Back in April I wrote that if it wasn’t for oil, we’d care for Iraq about as much as we care for Rwandans, but that didn’t mean the war was wrong. I could have substituted Sudan for Rwanda, whose government, most people agree, is responsible for one the greatest humanitarian disasters; a place to which those that care would gladly send troops to protect aid convoys and help farmers return to their farms.
Yet Harry’s Place reports a lack of consensus. There’s a confused op-ed from John Laughland in the Guardian, a man whose card Harry & Co have marked. Laughland appears to try for a case against intervention by way of the strangest examples. To paraphrase: ‘Milosevic didn’t go as far as genocide in Kosovo (and probably didn’t know what was going on anyway) so he’s really okay; there’re no mass graves in Iraq (oh?) so Saddam’s probably okay; and the Taliban banned heroin, so they’re actually good guys. Finally, reports of genocide in Sudan are clearly nonsense, because all Sudanese are black arabic Muslims.’ And this is why we should leave Sudan alone.

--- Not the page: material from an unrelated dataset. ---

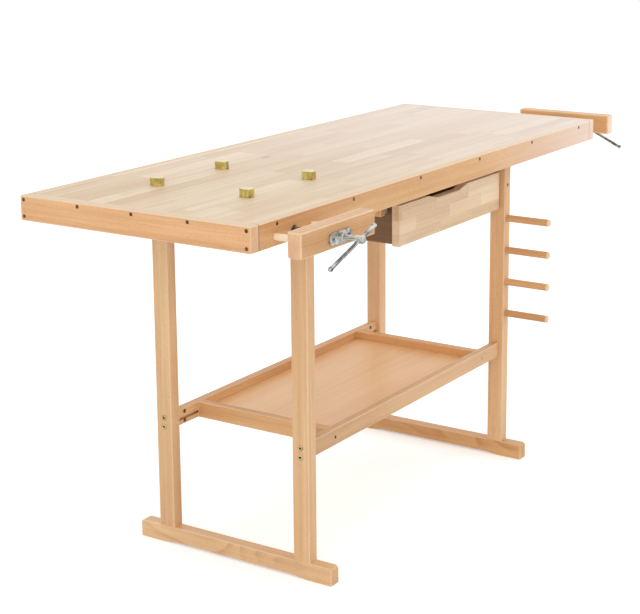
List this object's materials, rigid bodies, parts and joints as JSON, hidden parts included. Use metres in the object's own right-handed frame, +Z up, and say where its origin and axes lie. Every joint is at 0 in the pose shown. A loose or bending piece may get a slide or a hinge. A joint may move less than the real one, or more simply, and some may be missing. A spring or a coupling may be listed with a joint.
{
  "type": "workbench with vises",
  "caption": "Wooden woodworking bench with face vise, tail vise, bench dogs, tool pegs, sliding drawer and lower shelf.",
  "frame": {"origin": "on the floor under the middle of the bench's bounding box, vises open as at rest", "axes": "+X along the worktop towards the tail vise, +Y from the face vise side to the back, +Z up"},
  "size_m": [1.745, 0.753, 0.8785],
  "materials": {
    "worktop_wood": "satin",
    "frame_wood": "satin",
    "drawer_front_wood": "satin",
    "drawer_plywood": "satin",
    "light_plywood": "matte",
    "white_slide": "satin",
    "rod_wood": "satin",
    "zinc_steel": "bright",
    "dog_brass": "satin"
  },
  "bodies": {
    "bench": {"worktop_panel": "worktop_wood", "front_apron": "frame_wood", "back_apron": "frame_wood", "left_end_apron": "frame_wood", "right_end_apron": "frame_wood", "left_foot": "frame_wood", "right_foot": "frame_wood", "front_left_leg": "frame_wood", "back_left_leg": "frame_wood", "front_right_leg": "frame_wood", "back_right_leg": "frame_wood", "left_top_bearer": "frame_wood", "right_top_bearer": "frame_wood", "front_shelf_rail": "frame_wood", "back_shelf_rail": "frame_wood", "left_cross_rail": "frame_wood", "right_cross_rail": "frame_wood", "tool_pegs": "frame_wood", "left_hanger": "frame_wood", "right_hanger": "frame_wood", "front_guide_block": "frame_wood", "tail_guide_block": "frame_wood", "shelf_panel": "light_plywood", "left_slide_channel": "white_slide", "right_slide_channel": "white_slide", "front_nut": "zinc_steel", "tail_nut": "zinc_steel"},
    "drawer": {"drawer_front": "drawer_front_wood", "drawer_left_side": "drawer_plywood", "drawer_right_side": "drawer_plywood", "drawer_back": "drawer_plywood", "drawer_bottom": "light_plywood", "left_drawer_rail": "white_slide", "right_drawer_rail": "white_slide"},
    "face_vise_jaw": {"front_jaw": "frame_wood", "front_jaw_flange": "zinc_steel", "front_guide_rods": "rod_wood"},
    "face_vise_screw": {"front_spindle": "zinc_steel"},
    "face_vise_bar": {"front_tommy_bar": "zinc_steel", "front_bar_caps": "zinc_steel"},
    "tail_vise_jaw": {"tail_jaw": "frame_wood", "tail_jaw_flange": "zinc_steel", "tail_guide_rods": "rod_wood"},
    "tail_vise_screw": {"tail_spindle": "zinc_steel"},
    "tail_vise_bar": {"tail_tommy_bar": "zinc_steel", "tail_bar_caps": "zinc_steel"},
    "dog_1": {"bench_dog_1": "dog_brass"},
    "dog_2": {"bench_dog_2": "dog_brass"},
    "dog_3": {"bench_dog_3": "dog_brass"},
    "dog_4": {"bench_dog_4": "dog_brass"}
  },
  "joints": [
    {"name": "drawer_slide", "type": "slide", "parent": "bench", "child": "drawer", "axis": [0, -1, 0], "range_m": [0, 0.28]},
    {"name": "face_jaw_slide", "type": "slide", "parent": "bench", "child": "face_vise_jaw", "axis": [0, -1, 0], "range_m": [-0.0735, 0.1]},
    {"name": "face_screw_turn", "type": "hinge", "parent": "face_vise_jaw", "child": "face_vise_screw", "pos_m": [-0.728, -0.3665, 0.8265], "axis": [0, -1, 0], "range_deg": [-5298, 7206]},
    {"name": "face_bar_slide", "type": "slide", "parent": "face_vise_screw", "child": "face_vise_bar", "axis": [-0.9426, 0, -0.3338], "range_m": [-0.0983, 0.0423]},
    {"name": "tail_jaw_slide", "type": "slide", "parent": "bench", "child": "tail_vise_jaw", "axis": [1, 0, 0], "range_m": [-0.0935, 0.06]},
    {"name": "tail_screw_turn", "type": "hinge", "parent": "tail_vise_jaw", "child": "tail_vise_screw", "pos_m": [0.8625, -0.0795, 0.8265], "axis": [1, 0, 0], "range_deg": [-6738, 4326]},
    {"name": "tail_bar_slide", "type": "slide", "parent": "tail_vise_screw", "child": "tail_vise_bar", "axis": [0, -0.8988, -0.4384], "range_m": [-0.1403, 0]},
    {"name": "dog_1_lift", "type": "slide", "parent": "bench", "child": "dog_1", "axis": [0, 0, 1], "range_m": [0, 0.05]},
    {"name": "dog_2_lift", "type": "slide", "parent": "bench", "child": "dog_2", "axis": [0, 0, 1], "range_m": [0, 0.05]},
    {"name": "dog_3_lift", "type": "slide", "parent": "bench", "child": "dog_3", "axis": [0, 0, 1], "range_m": [0, 0.05]},
    {"name": "dog_4_lift", "type": "slide", "parent": "bench", "child": "dog_4", "axis": [0, 0, 1], "range_m": [0, 0.05]}
  ],
  "couplings": [
    {"joint": "face_screw_turn", "follows": "face_jaw_slide", "rad_per_m": 1256.6},
    {"joint": "tail_screw_turn", "follows": "tail_jaw_slide", "rad_per_m": 1256.6}
  ]
}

Laughland (who more usually writes for the right-wing Spectator and Mail on Sunday) seems to say that our past crimes mean we should avoid intervening in Sudan, but even if Milosevic and Saddam were saints, ensuring the Sudanese are fed would remain a noble aim.
While Laughland’s right to think that, in general, countries only act when their own interests are threatened, he’s allowed disgust at what is often done ‘in his name’ to leave him terribly confused. Prioritisation is essential, because we don’t have the ability to police the whole world. So it’s right that a threat to the supply of oil, upon which our lifestyles depend, moves a crisis up the agenda at the expense of the more contained crises. That’s not to say we shouldn’t have turned our attention to Sudan sooner, but responsibility for the horror engulfing the country still lies with the Sudanese government and the now out-of-control militias it sponsored. Yet that government is still in denial and will only co-operate with outside agencies under considerable duress.